Reflecting on his Marine Corps experience, Colvin emphasizes the absolutely critical lessons of credibility and trust he learned, lessons that have stayed with him and contributed to his success as a leader in civilian clothes.

“As a young platoon commander you have to gain the respect of your people,” he says. “You don’t earn respect just because you’ve got gold bars on your shoulder. But if they come to believe that you are concerned about their well-being – that you’ll make sure they have a warm bed and hot meals and you’ll look after them – then they’ll look after you too. When times get tough they’re going to back you up 100 percent.

“Even though the stakes are lower in the business world, the same principles apply. People buy from people they trust. Regardless of your product or service, selling is a people business. If the customer believes enough in your personal capabilities to deliver on your word, that means a lot in a sale. Clients have told me I’ve won deals based on my history of delivering the product to meet their needs, keeping them informed and being straight with them about product capabilities.

“The same is true when you’re managing a staff of salespeople. I learned early on as a platoon commander in the Marine Corps that you have to build credibility and trust. To create loyalty with salespeople you give them the good news and you give them the bad news; you don’t try to spin it or fine tune it – you’re straightforward and up front.”

Pierhal recognizes that not everyone can make it as a Marine. The same is true in selling. But when a young recruit does have ability, he says, sales managers should follow the example of the Marine Corps by nurturing those unique talents.

“The best salespeople in the world mentally adjust to a customer’s needs, wants, desires and even attributes,” he says. “By the middle of the conversation the salesperson is around on the other side of the desk and the customer just naturally starts to perk up, smile and move things forward. You can’t train that. As a manager you just have to spot it and bring people like that on board.

“Just as in the Marines, you need people in the field who can adapt rapidly to change and think on their feet. As a manager you try to harness and channel that ability, but not change it. Too often corporations force people to adapt to a corporate culture or to be team players, but that just produces robots. Once you’ve got that raw talent you want to mold it. But many times shortsighted managers just wind up extinguishing it.”

Colvin agrees that the Marine Corps training helped develop his ability to react and think at the same time, even in times of great stress. In sales, he says, this training helped set him apart from colleagues who seemed unable to act decisively.

“In the Marine Corps you are in situations where you have to make timely, accurate decisions whether to call in airstrikes or artillery missions, and we had to do that very quickly. You can’t dwell on decisions. That carried over into my business life. Not all my decisions have been right, but I can say that I made a decision. I’ve run into managers and worked for others whose inability to make a decision and ‘paralysis through analysis’ caused a deal to go south, cost us an opportunity or created a client satisfaction issue. You can second-guess yourself into oblivion, or you can make the decision and move on. That decisiveness is just one way the military training has served me well throughout my professional career.”

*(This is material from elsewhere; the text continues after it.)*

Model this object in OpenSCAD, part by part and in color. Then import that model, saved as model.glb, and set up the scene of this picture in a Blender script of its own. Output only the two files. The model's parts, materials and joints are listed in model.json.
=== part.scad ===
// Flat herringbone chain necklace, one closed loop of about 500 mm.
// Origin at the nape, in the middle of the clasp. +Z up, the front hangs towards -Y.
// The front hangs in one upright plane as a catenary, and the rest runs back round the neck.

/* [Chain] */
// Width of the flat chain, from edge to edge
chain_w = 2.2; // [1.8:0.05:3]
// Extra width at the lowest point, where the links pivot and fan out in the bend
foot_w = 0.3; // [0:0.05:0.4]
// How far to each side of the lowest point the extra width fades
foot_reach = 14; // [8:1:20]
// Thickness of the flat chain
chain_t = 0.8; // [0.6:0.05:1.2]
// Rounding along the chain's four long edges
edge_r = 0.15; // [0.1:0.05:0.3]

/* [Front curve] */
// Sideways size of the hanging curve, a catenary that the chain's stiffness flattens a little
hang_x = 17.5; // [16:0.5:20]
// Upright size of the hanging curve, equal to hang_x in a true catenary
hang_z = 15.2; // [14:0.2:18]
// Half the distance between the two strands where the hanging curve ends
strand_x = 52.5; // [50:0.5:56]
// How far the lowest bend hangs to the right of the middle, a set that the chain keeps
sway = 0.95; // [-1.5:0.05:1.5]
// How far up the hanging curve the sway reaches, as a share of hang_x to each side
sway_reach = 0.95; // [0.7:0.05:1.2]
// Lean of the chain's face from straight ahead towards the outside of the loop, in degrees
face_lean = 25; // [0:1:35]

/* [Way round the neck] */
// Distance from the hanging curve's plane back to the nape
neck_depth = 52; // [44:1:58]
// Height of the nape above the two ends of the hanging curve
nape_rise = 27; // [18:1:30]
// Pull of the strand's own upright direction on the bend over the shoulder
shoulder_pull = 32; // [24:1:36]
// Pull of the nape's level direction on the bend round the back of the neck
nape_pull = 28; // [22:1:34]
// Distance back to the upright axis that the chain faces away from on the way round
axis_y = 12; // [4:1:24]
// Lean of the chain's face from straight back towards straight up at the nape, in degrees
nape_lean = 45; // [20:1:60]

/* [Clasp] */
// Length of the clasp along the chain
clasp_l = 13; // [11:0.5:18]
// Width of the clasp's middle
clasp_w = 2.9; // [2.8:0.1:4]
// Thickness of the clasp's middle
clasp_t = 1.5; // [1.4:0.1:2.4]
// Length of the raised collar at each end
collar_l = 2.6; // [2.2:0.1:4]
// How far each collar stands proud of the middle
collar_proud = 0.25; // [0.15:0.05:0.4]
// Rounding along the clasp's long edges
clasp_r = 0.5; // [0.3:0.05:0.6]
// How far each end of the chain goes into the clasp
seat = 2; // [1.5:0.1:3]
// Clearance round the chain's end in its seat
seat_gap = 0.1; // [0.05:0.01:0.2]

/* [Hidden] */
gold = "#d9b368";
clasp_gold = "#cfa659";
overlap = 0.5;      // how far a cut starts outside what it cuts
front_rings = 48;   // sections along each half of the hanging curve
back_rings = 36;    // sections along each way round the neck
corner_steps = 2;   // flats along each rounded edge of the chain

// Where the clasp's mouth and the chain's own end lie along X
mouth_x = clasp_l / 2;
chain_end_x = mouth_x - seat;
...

There is no question that both Marines and successful salespeople must be highly motivated. But once you assume leadership, whether of a platoon or a sales team, being a self-starter isn’t enough. You also have to generate an equal level of enthusiasm in the people under your command. Pierhal believes the key to motivating others lies in surveying salespeople to discover their dreams and ambitions and then using those hot buttons when the time is right.

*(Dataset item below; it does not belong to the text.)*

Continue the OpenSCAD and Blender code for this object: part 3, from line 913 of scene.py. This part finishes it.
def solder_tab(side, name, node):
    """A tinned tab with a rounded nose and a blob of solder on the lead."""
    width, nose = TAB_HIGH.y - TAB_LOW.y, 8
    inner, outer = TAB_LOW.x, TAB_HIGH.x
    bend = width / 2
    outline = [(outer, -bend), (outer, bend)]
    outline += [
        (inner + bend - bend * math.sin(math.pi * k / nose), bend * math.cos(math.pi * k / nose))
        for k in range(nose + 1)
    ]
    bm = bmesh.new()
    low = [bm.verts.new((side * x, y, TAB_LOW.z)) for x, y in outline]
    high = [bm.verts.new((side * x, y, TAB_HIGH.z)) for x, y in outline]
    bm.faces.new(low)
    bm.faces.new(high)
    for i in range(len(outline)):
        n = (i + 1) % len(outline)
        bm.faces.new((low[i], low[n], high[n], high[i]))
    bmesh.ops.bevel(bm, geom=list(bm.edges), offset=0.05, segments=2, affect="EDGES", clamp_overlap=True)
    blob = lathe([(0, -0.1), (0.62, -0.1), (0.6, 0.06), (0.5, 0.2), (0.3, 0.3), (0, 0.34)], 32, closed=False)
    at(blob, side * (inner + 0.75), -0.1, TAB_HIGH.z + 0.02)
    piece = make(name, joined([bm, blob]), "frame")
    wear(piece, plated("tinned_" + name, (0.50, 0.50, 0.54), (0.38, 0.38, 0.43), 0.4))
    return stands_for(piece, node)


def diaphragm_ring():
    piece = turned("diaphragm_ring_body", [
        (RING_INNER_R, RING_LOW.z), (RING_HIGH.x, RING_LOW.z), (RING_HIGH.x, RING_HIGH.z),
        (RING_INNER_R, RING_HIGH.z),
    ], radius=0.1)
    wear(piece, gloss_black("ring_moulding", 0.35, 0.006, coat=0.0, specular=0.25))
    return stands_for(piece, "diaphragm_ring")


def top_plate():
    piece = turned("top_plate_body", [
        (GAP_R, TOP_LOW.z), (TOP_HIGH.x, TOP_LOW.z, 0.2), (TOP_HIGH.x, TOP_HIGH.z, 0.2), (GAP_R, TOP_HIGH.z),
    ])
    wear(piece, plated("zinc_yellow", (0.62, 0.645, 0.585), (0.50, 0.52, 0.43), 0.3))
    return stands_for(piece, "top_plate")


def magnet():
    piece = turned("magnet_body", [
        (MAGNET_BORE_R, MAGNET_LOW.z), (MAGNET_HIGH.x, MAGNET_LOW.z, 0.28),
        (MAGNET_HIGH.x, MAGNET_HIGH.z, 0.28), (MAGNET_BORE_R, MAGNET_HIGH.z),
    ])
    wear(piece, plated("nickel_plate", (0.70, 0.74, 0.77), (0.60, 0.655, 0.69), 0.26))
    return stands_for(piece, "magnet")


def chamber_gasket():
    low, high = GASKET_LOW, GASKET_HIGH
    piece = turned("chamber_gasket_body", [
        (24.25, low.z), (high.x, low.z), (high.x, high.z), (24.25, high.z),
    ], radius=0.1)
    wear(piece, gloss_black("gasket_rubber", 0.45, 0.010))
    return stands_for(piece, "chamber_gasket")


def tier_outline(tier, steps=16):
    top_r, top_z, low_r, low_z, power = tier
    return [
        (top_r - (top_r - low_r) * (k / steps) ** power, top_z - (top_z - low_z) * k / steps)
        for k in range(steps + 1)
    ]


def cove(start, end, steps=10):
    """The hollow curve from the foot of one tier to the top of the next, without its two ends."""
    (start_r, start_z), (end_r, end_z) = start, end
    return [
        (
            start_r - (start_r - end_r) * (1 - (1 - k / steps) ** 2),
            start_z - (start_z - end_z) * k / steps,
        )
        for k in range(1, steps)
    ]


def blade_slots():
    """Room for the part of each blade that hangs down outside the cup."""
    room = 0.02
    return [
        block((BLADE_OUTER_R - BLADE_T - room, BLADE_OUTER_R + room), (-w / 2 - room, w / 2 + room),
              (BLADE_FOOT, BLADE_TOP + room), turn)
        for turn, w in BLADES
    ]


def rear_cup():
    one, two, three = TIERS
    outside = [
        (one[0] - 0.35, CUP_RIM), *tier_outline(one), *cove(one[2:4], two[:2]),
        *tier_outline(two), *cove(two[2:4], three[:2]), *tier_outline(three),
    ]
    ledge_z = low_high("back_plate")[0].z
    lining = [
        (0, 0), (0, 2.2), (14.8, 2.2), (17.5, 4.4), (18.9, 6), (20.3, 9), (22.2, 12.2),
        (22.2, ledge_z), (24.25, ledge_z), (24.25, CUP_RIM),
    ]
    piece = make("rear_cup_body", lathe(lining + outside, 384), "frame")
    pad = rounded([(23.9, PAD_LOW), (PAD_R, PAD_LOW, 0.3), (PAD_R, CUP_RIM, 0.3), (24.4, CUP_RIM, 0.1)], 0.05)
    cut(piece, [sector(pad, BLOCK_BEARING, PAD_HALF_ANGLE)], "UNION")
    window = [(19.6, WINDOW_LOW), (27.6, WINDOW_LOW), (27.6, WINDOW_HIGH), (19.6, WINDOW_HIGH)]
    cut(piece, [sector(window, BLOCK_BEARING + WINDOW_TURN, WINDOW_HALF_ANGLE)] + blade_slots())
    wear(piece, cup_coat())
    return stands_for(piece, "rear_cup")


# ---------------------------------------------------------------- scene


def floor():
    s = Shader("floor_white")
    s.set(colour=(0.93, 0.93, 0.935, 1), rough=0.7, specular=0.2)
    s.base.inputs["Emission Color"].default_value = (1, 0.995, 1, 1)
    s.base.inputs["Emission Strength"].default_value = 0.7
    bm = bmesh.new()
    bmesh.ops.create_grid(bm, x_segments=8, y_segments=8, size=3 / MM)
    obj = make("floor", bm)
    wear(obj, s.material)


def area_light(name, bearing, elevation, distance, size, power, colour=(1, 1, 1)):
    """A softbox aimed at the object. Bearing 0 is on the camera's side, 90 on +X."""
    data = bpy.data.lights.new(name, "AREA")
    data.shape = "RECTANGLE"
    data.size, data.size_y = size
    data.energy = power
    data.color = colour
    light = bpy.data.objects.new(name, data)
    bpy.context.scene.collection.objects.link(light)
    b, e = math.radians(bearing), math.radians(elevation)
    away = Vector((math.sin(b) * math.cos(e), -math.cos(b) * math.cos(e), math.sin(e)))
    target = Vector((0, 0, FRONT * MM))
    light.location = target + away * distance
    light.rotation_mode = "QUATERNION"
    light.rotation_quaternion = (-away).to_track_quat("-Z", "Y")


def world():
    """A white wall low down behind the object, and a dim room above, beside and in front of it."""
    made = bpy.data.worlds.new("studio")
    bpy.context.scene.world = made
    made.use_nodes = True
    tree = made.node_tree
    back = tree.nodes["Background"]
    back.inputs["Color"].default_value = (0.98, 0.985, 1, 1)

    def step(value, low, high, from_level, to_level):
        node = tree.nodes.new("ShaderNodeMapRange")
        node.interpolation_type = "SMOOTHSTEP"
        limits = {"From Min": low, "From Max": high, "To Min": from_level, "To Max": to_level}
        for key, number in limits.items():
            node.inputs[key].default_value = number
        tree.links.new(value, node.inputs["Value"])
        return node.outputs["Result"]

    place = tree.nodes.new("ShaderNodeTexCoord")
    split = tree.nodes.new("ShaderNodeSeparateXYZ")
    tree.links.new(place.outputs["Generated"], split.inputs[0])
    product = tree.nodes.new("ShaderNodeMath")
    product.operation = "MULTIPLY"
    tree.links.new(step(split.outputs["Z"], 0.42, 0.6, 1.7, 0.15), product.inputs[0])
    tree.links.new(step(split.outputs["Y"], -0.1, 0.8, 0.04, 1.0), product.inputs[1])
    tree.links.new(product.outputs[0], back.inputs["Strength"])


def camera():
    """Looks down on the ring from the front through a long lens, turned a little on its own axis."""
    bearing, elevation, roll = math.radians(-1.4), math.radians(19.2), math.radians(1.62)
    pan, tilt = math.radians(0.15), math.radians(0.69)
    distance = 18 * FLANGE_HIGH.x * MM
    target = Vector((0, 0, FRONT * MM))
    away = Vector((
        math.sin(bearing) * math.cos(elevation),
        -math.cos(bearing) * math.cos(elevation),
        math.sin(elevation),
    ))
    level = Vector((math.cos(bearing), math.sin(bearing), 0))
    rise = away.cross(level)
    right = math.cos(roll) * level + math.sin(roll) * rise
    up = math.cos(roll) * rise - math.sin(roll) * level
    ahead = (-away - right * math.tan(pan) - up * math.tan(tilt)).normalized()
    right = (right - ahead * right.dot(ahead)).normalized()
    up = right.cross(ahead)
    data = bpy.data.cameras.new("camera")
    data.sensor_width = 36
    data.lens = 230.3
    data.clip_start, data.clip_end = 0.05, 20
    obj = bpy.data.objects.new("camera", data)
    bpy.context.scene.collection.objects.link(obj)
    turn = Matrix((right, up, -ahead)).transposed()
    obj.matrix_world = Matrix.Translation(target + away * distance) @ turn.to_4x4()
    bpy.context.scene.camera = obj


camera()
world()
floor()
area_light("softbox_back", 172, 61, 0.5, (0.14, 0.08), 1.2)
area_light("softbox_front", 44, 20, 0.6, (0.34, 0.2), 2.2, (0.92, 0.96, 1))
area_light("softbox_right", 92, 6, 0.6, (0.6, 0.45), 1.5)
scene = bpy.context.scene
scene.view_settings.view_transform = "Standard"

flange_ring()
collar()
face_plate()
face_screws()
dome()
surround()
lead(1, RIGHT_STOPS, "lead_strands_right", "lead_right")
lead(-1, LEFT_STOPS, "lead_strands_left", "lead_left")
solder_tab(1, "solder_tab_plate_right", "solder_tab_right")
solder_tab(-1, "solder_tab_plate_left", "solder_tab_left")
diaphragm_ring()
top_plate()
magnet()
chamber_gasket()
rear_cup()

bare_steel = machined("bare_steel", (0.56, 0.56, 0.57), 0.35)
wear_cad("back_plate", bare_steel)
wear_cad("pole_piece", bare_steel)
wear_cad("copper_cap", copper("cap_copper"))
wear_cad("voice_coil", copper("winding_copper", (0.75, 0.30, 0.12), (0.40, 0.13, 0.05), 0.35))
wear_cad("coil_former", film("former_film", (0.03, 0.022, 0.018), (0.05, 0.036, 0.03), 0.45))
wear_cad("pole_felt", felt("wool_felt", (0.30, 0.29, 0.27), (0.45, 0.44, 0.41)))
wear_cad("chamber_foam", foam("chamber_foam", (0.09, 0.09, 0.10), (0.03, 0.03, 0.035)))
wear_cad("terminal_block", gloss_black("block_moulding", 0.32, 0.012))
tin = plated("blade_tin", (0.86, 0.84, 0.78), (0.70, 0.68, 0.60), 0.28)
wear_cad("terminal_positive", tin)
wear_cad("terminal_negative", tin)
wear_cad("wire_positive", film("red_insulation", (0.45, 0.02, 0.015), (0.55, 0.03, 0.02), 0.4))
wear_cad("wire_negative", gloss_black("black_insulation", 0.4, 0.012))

“I get involved with my salespeople,” he says, “and ask what motivates them, what they want to do, so that I can understand what drives them. A lot of managers don’t take the time to do that. I spend time with them to find out. Is it a new car? Are you saving for a baby? Is it college? Then when I’m trying to get them to go the extra mile, I use those very motivators. I’ll say, ‘You’re saving for your daughter’s college. That’s $20,000. Now here’s the commission plan – let’s see how we can make this happen.’ I show them how to use the commission plan to their advantage so they will realize their goal.”

Contrary to the Hollywood drill instructor stereotype, Hoffman says, the most effective motivational techniques don’t involve reducing people tears and screaming “Maggot!” at them.

“As the coach you can say, ‘You screwed up. I want you to do things like this from now on,'” he suggests. “But that’s just telling other people what to do. On the other hand, you can ask, ‘How might we improve on this specific issue?’ That way you put the burden of a solution on them, and when they do come up with a solution they already have a stake in its success.

“In my world we frequently take very good technical people and convert them into salespeople,” says Hoffman. They always think selling is easy until they try it. They start on a real high but then it’s like watching someone jump off the high diving board and then realize they don’t know how to swim. I remember one person who said, ‘I don’t understand. No one’s calling.’ I replied, ‘That’s right, you have to do the calling.’

“For me it always comes back to the Marine Corps motivational methods, where you pump people up by saying, ‘Yeah, you have a tough job and that’s why 99 percent of the people in the world can’t do what you do.’ The first time I ever rappelled out of a helicopter I was terrified, but the gunnery sergeant said, ‘You can do that,’ and with a shove, all of a sudden I was doing it.

“When you show people you have faith in their abilities they will gain the confidence to attack any problem,” concludes Hoffman. “That’s something I learned in the Marine Corps that still helps me today, 30 years later.”